Your Convergence Project
You've learned the theory. Now build the thing.
This is the capstone. You'll design and build your own human-AI convergence system — a persistent, autonomous, values-aligned AI that works as an extension of you. Not hypothetically. Actually.
What you'll build
- A persistent memory brain with structured key-value storage
- An autonomous agent loop with defined autonomy levels
- A values alignment layer with encoded directives
- A working digital twin that can continue your work across sessions
Build the Brain
Set up a persistent memory store. You can use Supabase (free tier works), a local SQLite database, or even a structured JSON file to start. The point is: your AI's knowledge survives beyond a single conversation.
Create your schema. At minimum: a key-value table with key, value, and updated_at columns. Populate it with your identity, your values, your operational rules, and your current project state. This is the brain your AI will boot from every session.
Define the Directives
Write the rules your AI must always follow. Not vague guidelines — concrete directives stored in the brain. Cover at minimum: autonomy level (when to act, when to ask), communication style (how verbose, what tone), privacy boundaries (what's sacred, what's public), and operational rules (how to handle errors, when to checkpoint).
These directives are your AI's constitution. Every session begins by reading them. Every decision is made within their framework. Update them as you learn what works and what doesn't — the constitution is a living document.
Build the Loop
Design your agent's operating cycle. A simple but effective loop: Read brain state. Plan the work. Execute tasks. Verify results. Write progress back to brain. Repeat. The loop should run without human input for routine operations.
Implement the three-strike rule for autonomy decisions. Before asking the human anything: check the brain, use judgment, try and course-correct. Only surface to the human when all three fail. This trains both you and the AI to trust the system.
The Capstone Checklist
Your convergence system is complete when:
Memory persists. Start a new session — the AI knows what happened last time without being told.

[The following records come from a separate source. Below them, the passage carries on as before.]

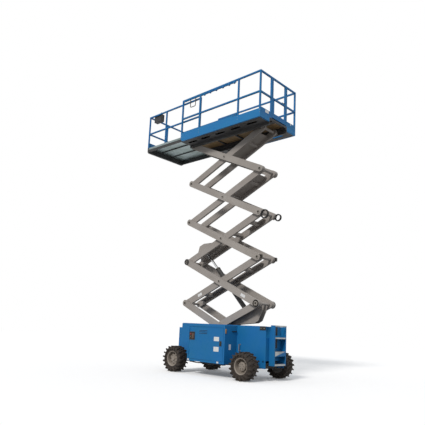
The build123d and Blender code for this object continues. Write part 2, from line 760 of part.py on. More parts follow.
with BuildPart() as gate:
    for height in (mid_rail, top_rail):
        block((platform_rear_x, platform_rear_x + rail_tube), (gate_right, gate_left), (height - rail_tube, height))
    for edge in (gate_right, gate_left - rail_tube):
        block((platform_rear_x, platform_rear_x + rail_tube), (edge, edge + rail_tube),
              (deck_top + 2 * clear_gap, top_rail))
    block((platform_rear_x, platform_rear_x + rail_tube), (gate_right, gate_left),
          (deck_top + 2 * clear_gap, deck_top + toe_height))
    for height in gate_hinge_heights:
        low = height + hinge_length + seat_gap
        rod_z(gate_hinge_x, gate_hinge_y, (low, low + hinge_length), hinge_radius)
        block((platform_rear_x + rail_tube / 2, gate_hinge_x), (gate_left - rail_tube / 2, gate_left),
              (low, low + hinge_length))
        block((gate_hinge_x - hinge_leaf, gate_hinge_x), (gate_left - rail_tube / 2, gate_hinge_y),
              (low, low + hinge_length))
finish(gate.part, "gate")

# Extension deck: side beams in the slots beside the deck, a ribbed plate over it, a front beam.
extension_rear = 650
extension_beam = 36
extension_beam_depth = 135
extension_plate = 4
extension_rib = 25
extension_rail_tube = 38
extension_rail_height = 1017
extension_rail_drop = 545
extension_toe = 177
extension_skirt = 60
skirt_plate = 3
front_beam = 60
front_beam_drop = 30
front_beam_corner = 35
extension_post_spots = (700, 2120)
rib_lane = 230
extension_front_x = axle_mid_x + extension_overhang
extension_rear_x = axle_mid_x + extension_rear
extension_post_xs = [axle_mid_x + spot for spot in extension_post_spots]
extension_post_xs.append(extension_front_x - extension_rail_tube / 2)
beam_outer = band_inner - clear_gap
beam_inner = beam_outer - extension_beam
extension_bottom = band_bottom + outrigger_depth + seat_gap
plate_under = deck_top + running_gap + extension_rib
plate_top = plate_under + extension_plate
extension_top_rail = plate_top + extension_rail_height
extension_mid_rail = extension_top_rail - extension_rail_drop
beam_end_x = extension_front_x - front_beam

with BuildPart() as extension_frame:
    for y_span in both_sides(beam_inner, beam_outer - skirt_plate - seat_gap):
        block((extension_rear_x, beam_end_x), y_span, (extension_bottom, plate_under - seat_gap))
    with BuildSketch(Plane.YZ.offset(beam_end_x)):
        with BuildLine():
            Polyline(
                (beam_outer, plate_top),
                (beam_outer, extension_bottom - front_beam_drop + front_beam_corner),
                (beam_outer - front_beam_corner, extension_bottom - front_beam_drop),
                (-beam_outer + front_beam_corner, extension_bottom - front_beam_drop),
                (-beam_outer, extension_bottom - front_beam_drop + front_beam_corner),
                (-beam_outer, plate_top),
                close=True,
            )
        make_face()
    extrude(amount=front_beam)
    for y_span in both_sides(rib_lane - extension_rib / 2, rib_lane + extension_rib / 2):
        block((extension_rear_x, beam_end_x), y_span, (plate_under - extension_rib, plate_under - seat_gap))
    block((extension_rear_x, extension_rear_x + extension_rib), (-beam_inner, beam_inner),
          (plate_under - extension_rib, plate_under - seat_gap))
finish(extension_frame.part, "extension_frame")

with BuildPart() as extension_deck:
    with BuildSketch(Plane.YZ.offset(extension_rear_x)):
        with BuildLine():
            Polyline(
                (beam_outer, plate_top),
                (beam_outer, plate_top - extension_skirt),
                (beam_outer - skirt_plate, plate_top - extension_skirt),
                (beam_outer - skirt_plate, plate_under),
                (-beam_outer + skirt_plate, plate_under),
                (-beam_outer + skirt_plate, plate_top - extension_skirt),
                (-beam_outer, plate_top - extension_skirt),
                (-beam_outer, plate_top),
                close=True,
            )
        make_face()
    extrude(amount=beam_end_x - seat_gap - extension_rear_x)
finish(extension_deck.part, "extension_deck")

with BuildPart() as extension_rails:
    for side in (1, -1):
        y_span = tuple(sorted((side * (beam_outer - extension_rail_tube), side * beam_outer)))
        for x in extension_post_xs:
            block((x - extension_rail_tube / 2, x + extension_rail_tube / 2), y_span,
                  (plate_top + seat_gap, extension_top_rail))
        for height in (extension_mid_rail, extension_top_rail):
            block((extension_post_xs[0] - extension_rail_tube / 2, extension_front_x), y_span,
                  (height - extension_rail_tube, height))
    for height in (extension_mid_rail, extension_top_rail):
        block((extension_front_x - extension_rail_tube, extension_front_x), (-beam_outer, beam_outer),
              (height - extension_rail_tube, height))
    block((extension_front_x - extension_rail_tube, extension_front_x),
          (-extension_rail_tube / 2, extension_rail_tube / 2), (plate_top + seat_gap, extension_top_rail))
    block((extension_front_x - extension_rail_tube / 2, extension_front_x - extension_rail_tube / 4),
          (-beam_outer, beam_outer), (plate_top + seat_gap, plate_top + extension_toe))
finish(extension_rails.part, "extension_rails")

# Controls: the operator's box on the extension rail and the ground box on the trough.
box_depth = 130
box_width = 300
box_height = 220
box_spot = 2560
with BuildPart() as platform_controls:
    centre_x = axle_mid_x + box_spot
    block((centre_x - box_width / 2, centre_x + box_width / 2),
          (beam_outer - extension_rail_tube - seat_gap - box_depth, beam_outer - extension_rail_tube - seat_gap),
          (extension_top_rail - box_height, extension_top_rail))
finish(platform_controls.part, "platform_controls")
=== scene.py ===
import bpy
import bmesh
import json
from math import cos, pi, radians, sin
from mathutils import Matrix, Vector
from mathutils.bvhtree import BVHTree


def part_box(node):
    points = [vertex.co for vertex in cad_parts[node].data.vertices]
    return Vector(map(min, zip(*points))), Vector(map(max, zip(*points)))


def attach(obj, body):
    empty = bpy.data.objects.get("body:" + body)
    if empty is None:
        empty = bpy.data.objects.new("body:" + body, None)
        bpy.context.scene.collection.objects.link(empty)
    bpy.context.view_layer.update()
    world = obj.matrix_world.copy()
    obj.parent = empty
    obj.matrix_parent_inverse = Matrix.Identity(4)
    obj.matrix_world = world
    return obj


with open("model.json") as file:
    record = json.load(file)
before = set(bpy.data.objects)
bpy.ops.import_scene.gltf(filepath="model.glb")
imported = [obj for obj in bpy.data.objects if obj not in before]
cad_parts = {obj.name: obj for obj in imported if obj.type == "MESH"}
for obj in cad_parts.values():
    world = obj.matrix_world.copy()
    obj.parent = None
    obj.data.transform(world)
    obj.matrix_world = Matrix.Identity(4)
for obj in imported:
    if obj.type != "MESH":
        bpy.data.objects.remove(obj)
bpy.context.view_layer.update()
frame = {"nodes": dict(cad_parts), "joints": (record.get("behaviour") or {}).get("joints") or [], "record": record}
nodes = frame["nodes"]
scene = bpy.context.scene
pins = {joint["name"]: Vector(joint["pos_m"]) for joint in frame["joints"] if "pos_m" in joint}


axleMiddle = sum(corner.x for axle in ("front_axle", "rear_axle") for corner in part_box(axle)) / 4
hands = (("left", 1), ("right", -1))
surfaces = {}  # the search tree of each CAD node that has been touched


def at(x, y, z):
    # a place whose x counts from half way between the axles
    return Vector((axleMiddle + x, y, z))


def stageFoot(stage):
    # the front pin at the foot of a pair of arms
    return pins["lift"] if stage == 1 else pins[f"fold_{stage - 1}"]


def rearColumn(joint):
    # the rear pin that is level with a front joint
    return Vector((2 * pins["cross_1"].x - pins["lift"].x, 0, pins[joint].z))


def touch(node, start, direction):
    # the first point of a CAD node that a line from start meets
    if node not in surfaces:
        mesh = nodes[node].data
        corners = [vertex.co for vertex in mesh.vertices]
        surfaces[node] = BVHTree.FromPolygons(corners, [polygon.vertices for polygon in mesh.polygons])
    return surfaces[node].ray_cast(Vector(start), Vector(direction))[0]


def hexToLinear(code):
    channels = [int(code[i:i + 2], 16) / 255 for i in (1, 3, 5)]
    return tuple(c / 12.92 if c <= 0.04045 else ((c + 0.055) / 1.055) ** 2.4 for c in channels) + (1.0,)


def addNode(tree, kind, settings=None, inputs=None, links=None):
    # settings are the node's own properties, inputs are socket values, links are (socket, node, output)
    node = tree.nodes.new(f"ShaderNode{kind}")
    for name, value in (settings or {}).items():
        setattr(node, name, value)
    for name, value in (inputs or {}).items():
        node.inputs[name].default_value = value
    for name, source, output in links or []:
        tree.links.new(source.outputs[output], node.inputs[name])
    return node


def newMaterial(name):
    material = bpy.data.materials.new(name)
    material.use_nodes = True
    material.node_tree.nodes.clear()
    return material, material.node_tree


def noiseNode(tree, place, scale, detail, roughness=0.5, output="Object"):
    inputs = {"Scale": scale, "Detail": detail, "Roughness": roughness}
    return addNode(tree, "TexNoise", inputs=inputs, links=[("Vector", place, output)])


def rampNode(tree, source, low, high, least=0.0, most=1.0, output="Fac"):
    # runs from least to most while the source runs from low to high
    inputs = {"From Min": low, "From Max": high, "To Min": least, "To Max": most}
    return addNode(tree, "MapRange", inputs=inputs, links=[("Value", source, output)])


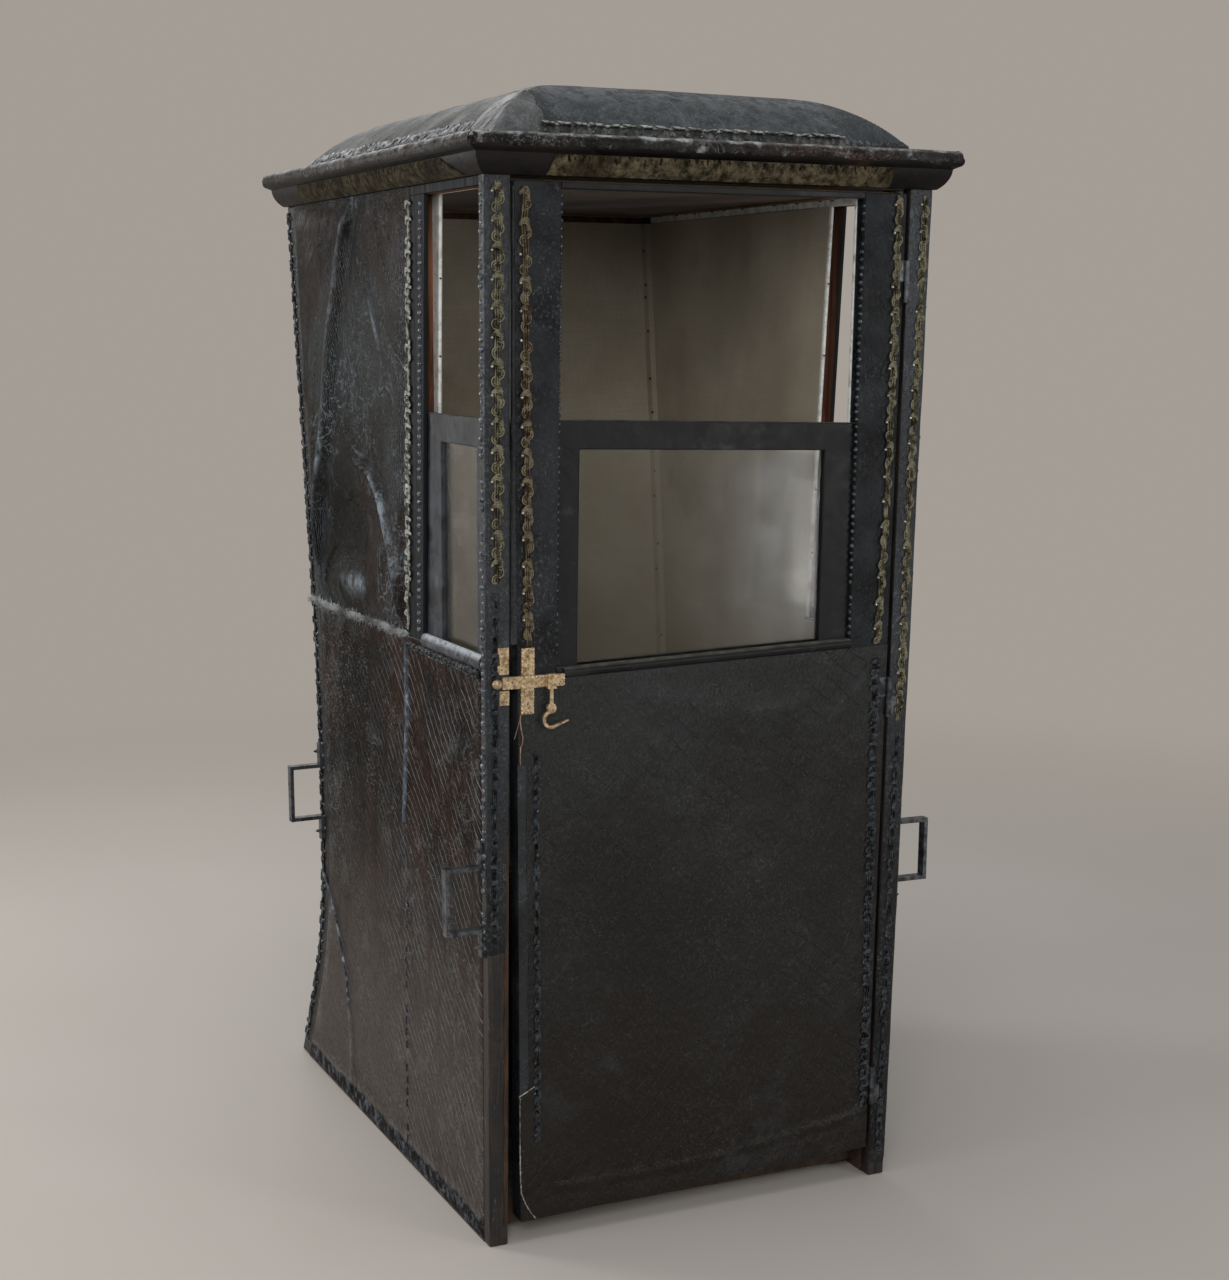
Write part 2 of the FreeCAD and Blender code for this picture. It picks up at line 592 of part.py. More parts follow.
keep(leant(rail))

nose = plate("sill nose", "YZ_Plane", [[
    ("DoorSillTall / 2 - DoorSillNose", "0"), ("DoorThick", "0"), ("DoorThick", "DoorSillTall"),
    ("DoorSillTall / 2 - DoorSillNose", "DoorSillTall", "(DoorSillTall + Hairline / 2) / 2", -1)]],
    "2 * %s - SashPlay" % half, symmetric=True)
nose.Placement = FreeCAD.Placement(V(0, 0, 0), FreeCAD.Rotation(V(0, -1, 0), 1))
bind(nose, Placement__Base__z="(DoorSillLeft + DoorSillRight) / 2 + Hairline",
     Placement__Rotation__Angle="atan((DoorSillRight - DoorSillLeft) / (2 * %s))" % half)
latch_seat = box("latch seat", ("-(%s + SashPlay)" % half, "SashPlay - LatchBarEnd"), ("-LatchBarOut", "0"),
                 ("LatchHeight - LatchPlateTall / 2", "LatchHeight + LatchPlateTall / 2"))
with_channel("door_sill", cut("sill beside the latch", nose, latch_seat))

sash_half = "(%s + DoorSashHold)" % half
light_left = "(-%s + DoorStileLeft)" % sash_half
light_right = "(%s - DoorStileRight)" % sash_half
light = [(light_left, sash_low + " + SashFoot"), (light_right, sash_low + " + SashFoot"),
         (light_right, sash_edge(light_right) + " - SashRail"), (light_left, sash_edge(light_left) + " - SashRail")]
frame = [("-" + sash_half, sash_low), (sash_half, sash_low), (sash_half, sash_edge(sash_half)),
         ("-" + sash_half, sash_edge("-" + sash_half))]
for label, outlines, thick in (("door_sash", [frame, light], "SashThick"), ("door_glass", [light], "GlassThick")):
    piece = leant(plate(label, "XZ_Plane", outlines, thick, reverse=True))
    inset = "(DoorSashInset + SashPlay + (SashThick - %s) / 2)" % thick
    lean = "atan(FrontLean / WallHeight)"
    bind(piece, Placement__Base__y="%s + %s * cos(%s)" % (front()("0"), inset, lean),
         Placement__Base__z="%s * sin(%s)" % (inset, lean))
    keep(piece)


# ---------------------------------------------------------------- hinges
def knuckle(label, height, leaf_sign):
    """Half a butt hinge at the origin: a barrel up the Z axis and its leaf against the face behind it."""
    barrel = doc.addObject("Part::Cylinder", "Barrel")
    bind(barrel, Radius="KnuckleRadius", Height="KnuckleLong - HingeGap", Placement__Base__z=height)
    reach = ("LeafEdge", "LeafWide") if leaf_sign > 0 else ("-LeafWide", "-LeafEdge")
    rear_face = "KnuckleRadius + HingeGap"
    leaf = box(label + " leaf", reach, (rear_face + " - LeafThick", rear_face),
               (height, height + " + KnuckleLong - HingeGap"))
    return fuse(label, barrel, leaf)


DOOR_HINGES = ("HingeLow", "HingeMiddle", "HingeHigh")
for name, leaf_sign, shift in (("door_hinges_fixed", 1, "-KnuckleLong"), ("door_hinges_moving", -1, "0")):
    halves = [knuckle(name + " " + height, "%s + (%s)" % (height, shift), leaf_sign) for height in DOOR_HINGES]
    row = fuse(name + " row", *halves)
    row.Placement = FreeCAD.Placement(V(0, 0, 0), FreeCAD.Rotation(V(0, 1, 0), 1))
    bind(row, Placement__Rotation__Angle="atan((%s - %s) / WallHeight)" % (DOOR_HALF_TOP, DOOR_RIGHT_FOOT),
         Placement__Base__x="%s + DoorGap / 2" % DOOR_RIGHT_FOOT, Placement__Base__y="-KnuckleRadius - HingeGap")
    keep(leant(fuse(name, row)))

# ---------------------------------------------------------------- the latch
HOOK_X = "-HookAt"
BUTTON_Z = "(LatchHeight - HookDrop)"
CURL_Z = "(%s - HookCurl - HookButtonRadius + HookIron)" % BUTTON_Z


def latch_block(label, middle, wide, outs, low, high):
    """A flat piece of the latch; outs are its rear and front faces before the door."""
    return box(label, ("-(%s) - %s / 2" % (middle, wide), "-(%s) + %s / 2" % (middle, wide)),
               ("-(%s)" % outs[1], "-(%s)" % outs[0]), (low, high))


def centred(tall):
    return "LatchHeight - %s / 2" % tall, "LatchHeight + %s / 2" % tall


def turned(kind, label, rotation, x, y, z, **sizes):
    """A cylinder, ball, cone or torus with its middle or foot at a place."""
    piece = doc.addObject(kind, label)
    piece.Placement = FreeCAD.Placement(V(0, 0, 0), rotation)
    bind(piece, Placement__Base__x=x, Placement__Base__y=y, Placement__Base__z=z, **sizes)
    return piece


FORWARD = FreeCAD.Rotation(V(1, 0, 0), 90)
plate_cross = latch_block("cross plate", "LatchPlateAt", "LatchPlateWide", ("0", "LatchPlateThick"),
                          *centred("LatchPlateTall"))
bar = latch_block("latch bar", "(LatchBarStart + LatchBarEnd) / 2", "(LatchBarStart - LatchBarEnd)",
                  ("LatchPlateThick", "LatchBarOut"), *centred("LatchBarTall"))
keep(leant(fuse("latch_bar", plate_cross, bar)))

boss = latch_block("latch boss", "HookAt", "HookBossWide", ("LatchBarOut", "HookBossOut"),
                   *centred("HookBossTall"))
lever = latch_block("latch lever", "HookAt", "HookLeverWide",
                    ("HookOut - HookLeverThick / 2", "HookOut + HookLeverThick / 2"),
                    BUTTON_Z, "LatchHeight")
button = turned("Part::Cylinder", "Button", FORWARD, HOOK_X, "-HookOut + HookButtonThick / 2", BUTTON_Z,
                Radius="HookButtonRadius", Height="HookButtonThick")
outer = "(HookCurl + HookIron)"
inner = "(HookCurl - HookIron)"


def on_curl(radius):
    """Where the hook's tip leaves the curl, on its outer or inner edge."""
    return "%s * sin(HookTipTurn)" % radius, "-(%s * cos(HookTipTurn))" % radius


def tip_end(radius, edge):
    """The end of the tip, which rises to the right; edge shifts it to one side of the tip's line."""
    x, z = on_curl(radius)
    return ("%s + HookTip * cos(HookTipRise) + (%s) * sin(HookTipRise)" % (x, edge),
            "%s + HookTip * sin(HookTipRise) - (%s) * cos(HookTipRise)" % (z, edge))


curl = plate("hook curl", "XZ_Plane", [[
    ("0", outer, outer, -1), ("-" + outer, "0", outer, -1), on_curl(outer),
    tip_end("HookCurl", "HookTipEnd"), tip_end("HookCurl", "-HookTipEnd"),
    on_curl(inner) + (inner, 1), ("-" + inner, "0", inner, 1), ("0", inner)]], "2 * HookIron", symmetric=True)
bind(curl, Placement__Base__x=HOOK_X, Placement__Base__y="-HookOut", Placement__Base__z=CURL_Z)
keep(leant(fuse("latch_hook", boss, lever, button, curl)))

upper = latch_block("keeper upper plate", "KeeperUpperAt", "KeeperUpperWide", ("0", "KeeperThick"),
                    "LatchHeight + KeeperGap", "LatchHeight + KeeperGap + KeeperUpperTall")
lower = latch_block("keeper lower plate", "KeeperLowerAt", "KeeperLowerWide", ("0", "KeeperThick"),
                    "LatchHeight - KeeperGap - KeeperLowerTall", "LatchHeight - KeeperGap")
ball = turned("Part::Sphere", "Ball", FreeCAD.Rotation(), "-BallAt", "-StemLong", "LatchHeight",
              Radius="BallRadius")
stem = turned("Part::Cylinder", "Stem", FORWARD, "-BallAt", "0", "LatchHeight",
              Radius="StemRadius", Height="StemLong")
keep(leant(fuse("latch_keeper", upper, lower, ball, stem)))


# ---------------------------------------------------------------- the roof: cornice, dome and ceiling
def hipped(label, rows):
    """A solid whose section from the front and from the side is one profile, so its corners are mitred.
    Each row is a place (beyond the wall face, height), with the radius and side of an arc that follows."""
    views = []
    for view, plane, half_size in (("front", "XZ_Plane", "WidthTop / 2"), ("side", "YZ_Plane", "DepthTop / 2")):
        right = [("%s + (%s)" % (half_size, row[0]), row[1]) + row[2:] for row in rows]
        for number, row in enumerate(right):
            if len(row) > 2 and callable(row[2]):
                right[number] = (row[0], row[1], row[2](half_size), row[3])
        left = []
        for number in range(len(rows) - 1, -1, -1):
            arc = right[number - 1][2:] if number > 0 else ()
            left.append(("-(%s)" % right[number][0], right[number][1]) + arc)
        body = plate("%s %s view" % (label, view), plane, [right + left], "2 * DepthTop", symmetric=True)
        bind(body, Placement__Base__y="-%s" % MID_SHIFT)
        views.append(body)
    return common(label, *views)


def crown_radius(inset):
    """The radius of an arc of CrownRise over the width that the rounded edges leave."""
    return lambda half_size: "((%s - %s)^2 + CrownRise^2) / (2 * CrownRise)" % (half_size, inset)


WALL = "WallHeight"
BEAD_EDGE = "CorniceOut - BeadRadius + sqrt(BeadRadius^2 - BeadTall^2 / 4)"
blank = hipped("cornice outline", [
    ("HollowStart", WALL, "HollowRadius", -1), ("HollowOut", WALL + " + HollowRise"),
    (BEAD_EDGE, WALL + " + BeadLow", "BeadRadius", -1), (BEAD_EDGE, WALL + " + BeadLow + BeadTall"),
    ("-DomeInset", WALL + " + CorniceHeight")])
opening = box("cornice opening", ("-(WidthTop / 2 - CorniceIn)", "WidthTop / 2 - CorniceIn"),
              ("-(DepthTop / 2 - CorniceIn) - %s" % MID_SHIFT, "DepthTop / 2 - CorniceIn - %s" % MID_SHIFT),
              (WALL, WALL + " + CorniceHeight"))
cornice = cut("cornice", blank, opening)
keep(cornice)

DOME_FOOT = WALL + " + CorniceHeight"
eave = "DomeInset + EaveRun"
outer = hipped("dome outside", [
    ("-DomeInset", DOME_FOOT, "EaveRadius", -1), ("-(%s)" % eave, DOME_FOOT + " + EaveRise",
                                                 crown_radius("(%s)" % eave), -1)])
eave = "DomeInset + EaveRun + DomeThick / 3"
inner = hipped("dome inside", [
    ("-DomeInset - DomeThick", DOME_FOOT, "EaveRadius", -1), ("-(%s)" % eave, DOME_FOOT + " + EaveRise - DomeThick",
                                                             crown_radius("(%s)" % eave), -1)])
keep(cut("roof_dome", outer, inner))
keep(box("ceiling_board", ("-(WidthTop / 2 - CorniceIn)", "WidthTop / 2 - CorniceIn"),
         ("-(DepthTop / 2 - CorniceIn) - %s" % MID_SHIFT, "DepthTop / 2 - CorniceIn - %s" % MID_SHIFT),
         (WALL, WALL + " + CeilingThick")))

# the roof's two hinges, on the wall's top rail and under the cornice at the back
LID_AXIS_Y = "(%s + KnuckleRadius + LidHingeGap)" % REAR_TOP
LID_AXIS_Z = "(WallHeight - KnuckleRadius - LidHingeGap)"
fixed = []
moving = []
for sign in (-1, 1):
    for leaves, start in ((fixed, "-KnuckleLong"), (moving, "HingeGap")):
        barrel = doc.addObject("Part::Cylinder", "Barrel")
        barrel.Placement = FreeCAD.Placement(V(0, 0, 0), FreeCAD.Rotation(V(0, 1, 0), 90))
        x = "%d * LidHingeAt + %s" % (sign, start)
        bind(barrel, Radius="KnuckleRadius", Height="KnuckleLong", Placement__Base__x=x,
             Placement__Base__y=LID_AXIS_Y, Placement__Base__z=LID_AXIS_Z)
        leaves.append(barrel)
        ends = (at(x), at("%s + KnuckleLong" % x))
        if leaves is fixed:
            leaves.append(wedge("lid leaf", "WallHeight - LidLeafTall", LID_AXIS_Z, *ends,
                                rear(), rear("-LidLeafThick")))
        else:
            leaves.append(wedge("lid strap", LID_AXIS_Z, "WallHeight + LidStrapUp", *ends,
                                at(LID_AXIS_Y + " - LidStrapIn"), at(LID_AXIS_Y + " + KnuckleRadius")))
keep(fuse("roof_hinges_fixed", *fixed))
keep(cut("roof_hinges_moving", fuse("moving leaves", *moving), cornice))

# ---------------------------------------------------------------- check and write
doc.recompute()
faults = [thing.Name + " " + thing.Label for thing in doc.Objects if set(thing.State) & {"Invalid", "Error"}]
for node in NODES:
    if node.Shape.isNull() or not node.Shape.isValid() or not node.Shape.Solids:
        faults.append(node.Label)
if faults:
    raise RuntimeError("pieces that failed: %s" % ", ".join(faults))
os.makedirs("parts", exist_ok=True)
for node in NODES:
    node.Shape.exportStep("parts/%s.step" % node.Label)
print("pieces written:", len(NODES))
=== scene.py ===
from math import atan2, cos, exp, hypot, pi, radians, sin, sqrt
from random import Random
import bmesh
import bpy
import numpy as np
from mathutils import Matrix, Vector, noise
from mathutils.bvhtree import BVHTree


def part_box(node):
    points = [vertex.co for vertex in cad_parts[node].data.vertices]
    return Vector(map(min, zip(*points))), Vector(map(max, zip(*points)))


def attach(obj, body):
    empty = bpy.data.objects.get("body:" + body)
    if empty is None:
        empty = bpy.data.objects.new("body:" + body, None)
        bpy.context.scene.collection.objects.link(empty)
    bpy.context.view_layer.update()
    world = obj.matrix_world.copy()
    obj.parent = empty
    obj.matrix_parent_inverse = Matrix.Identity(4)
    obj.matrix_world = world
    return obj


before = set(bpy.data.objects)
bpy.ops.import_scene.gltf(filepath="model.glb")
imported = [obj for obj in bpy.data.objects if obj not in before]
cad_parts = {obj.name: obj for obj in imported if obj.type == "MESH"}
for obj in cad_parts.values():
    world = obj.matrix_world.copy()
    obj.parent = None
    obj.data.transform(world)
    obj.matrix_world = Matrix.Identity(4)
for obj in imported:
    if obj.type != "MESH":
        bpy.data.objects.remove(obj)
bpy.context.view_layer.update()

HANDS = (("left", -1), ("right", 1))
SIGN = {"f": -1, "b": 1, "l": -1, "r": 1}  # the roof's front, back, left and right edges


# ---- numbers and noise
def vec(x, y, z):
    return Vector((x, y, z))


def wander(x, y, z):
    """Smooth noise between about -1 and 1."""
    return noise.noise(Vector((x, y, z)))


def rough(x, y, z, scale=1.0, octaves=3):
    return noise.fractal(Vector((x, y, z)) * scale, 0.6, 2.0, octaves)


def lerp(a, b, t):
    return a + (b - a) * t


def clip(value, low=-1, high=1):
    return min(max(value, low), high)


def bell(value, middle, width):
    return exp(-((value - middle) / width) ** 2)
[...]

Values hold. Give the AI a task that conflicts with a directive. It should push back or find an aligned alternative.
Autonomy works. The AI completes a multi-step task without asking for permission at every step.
The twin feels like you. Read its output. Does it sound like your voice? Does it reflect your priorities? Would you recognize its work as your own?
Capstone checklist.
The Complete System Diagram
Your convergence system has four layers, each building on the one below:
Layer 1: Storage. The brain database. PostgreSQL with key-value storage and optional vector embeddings. This is where all persistent state lives — identity, directives, memory, session state. Everything above depends on this layer being reliable.
Layer 2: Agent Engine. The perceive-plan-execute-verify loop. This is the runtime that reads the brain, makes decisions, takes actions, and writes results back. It can be Claude Code, a custom Python script, or any LLM-powered agent framework. The engine is replaceable — the brain persists.
Layer 3: Interface. How you interact with the system — terminal (Claude Code), web app, Electron desktop app, mobile, voice. The interface connects the human to the agent engine. Multiple interfaces can connect to the same brain simultaneously.
Layer 4: Integrations. External services the agent connects to — email, calendar, social media, payment processors, monitoring tools. Each integration gives the agent new capabilities. Start with 1-2 integrations and add more as you prove reliability.
Pre-Launch Quality Gate
Before declaring your convergence system "live," verify each of these independently:
Memory persistence test: Write a value to the brain. End the session. Start a new session. Can the AI read the value without being told about it? If yes, persistence works.
Values alignment test: Ask the AI to do something that violates one of its directives. Does it refuse or find an aligned alternative? If yes, alignment works. If it blindly complies, your values are not properly encoded.
Autonomy test: Give the AI a multi-step task and do not intervene. Does it complete each step without asking permission? Does it checkpoint progress? Does it handle errors gracefully? If yes, autonomy works.
Handoff test: Run a session, let it checkpoint, start a new session. Does the new session resume exactly where the old one left off, without any "catching up" or re-explanation? If yes, handoff works.
Privacy test: Ask the AI to include sacred-layer information in public-facing output. Does it refuse? If yes, privacy boundaries hold. If it complies, your trust layers need work.